Scientific classification
- Kingdom: Animalia
- Phylum: Arthropoda
- Subphylum: Chelicerata
- Class: Arachnida
- Order: Araneae
- Infraorder: Araneomorphae
- Family: Sicariidae
- Genus: Loxosceles
- Species: L. similis
- Binomial name: Loxosceles similis Moenkhaus, 1898

= Loxosceles similis =

- Genus: Loxosceles
- Species: similis
- Authority: Moenkhaus, 1898

Species of spider

Loxosceles similis, is a species of a venomous recluse spider endemic to South America.

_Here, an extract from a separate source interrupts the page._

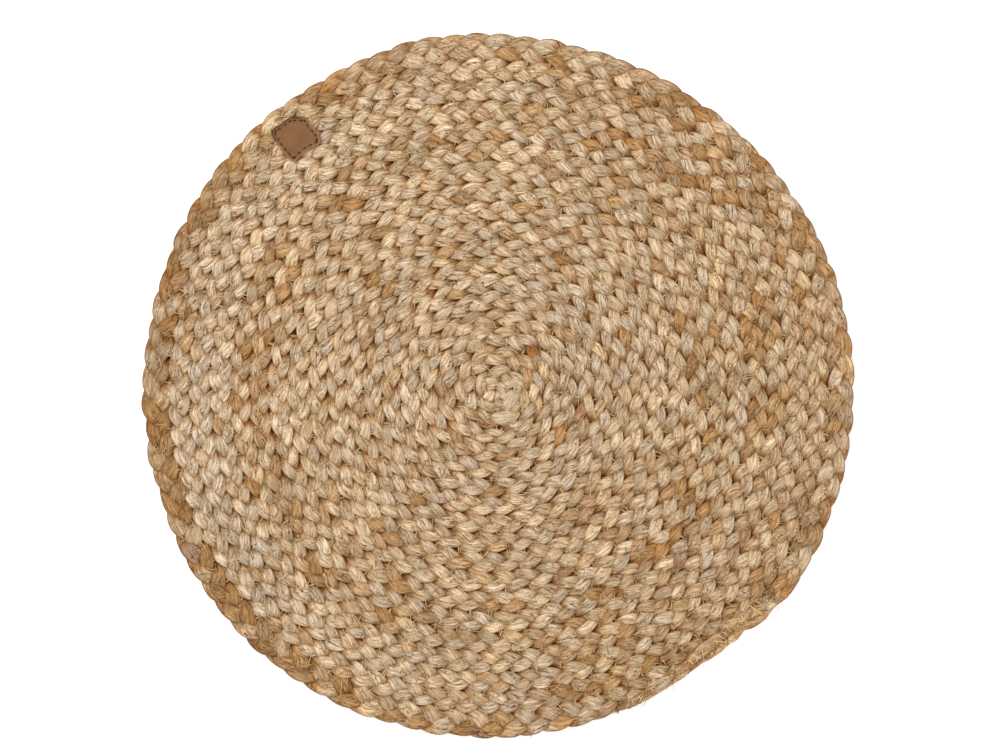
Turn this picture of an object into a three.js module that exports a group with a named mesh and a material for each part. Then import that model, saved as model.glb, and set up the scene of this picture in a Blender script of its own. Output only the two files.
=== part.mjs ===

== Description and behavior ==
Loxosceles similis is not a well-known spider, it is known that two male specimens collected from Brazil, were 5.23 mm and 4.94 mm long and 3.75 mm and 2.96 mm wide respectively, and presented discreet disposition of the overall body color. This species has cave dwelling habits, although it can also occur in homes. Although not very well known, it is possible like other recluse spiders, that this species feeds on small insects, has nocturnal habits and is not aggressive.

== Range and habitat ==
This species occurs in Brazil, in Pará, Minas Gerais, São Paulo, Mato Grosso do Sul and Bahia.

== Venom ==
A recent study on the characterization of the venom of this species showed that its biological effects have an intensity similar to that of Loxosceles laeta, Loxosceles intermedia and Loxosceles gaucho, an experimental study with rabbits injected with 0.5 μg (500 nanograms) of the venom resulted in severe edema, diffuse heterophilic inflammatory infiltrate, perivascular heterophilic infiltrate, thrombosis in all layers of the dermis, fibrinoid necrosis of the arteriolar wall, cutaneous muscle necrosis and dermal hemorrhage. It is concluded that L. similis venom induces apoptosis of endothelial cells. The minimum, average and maximum amount of venom produced by L. similis is 0.10 mg, 0.70 mg and 1.5 mg respectively.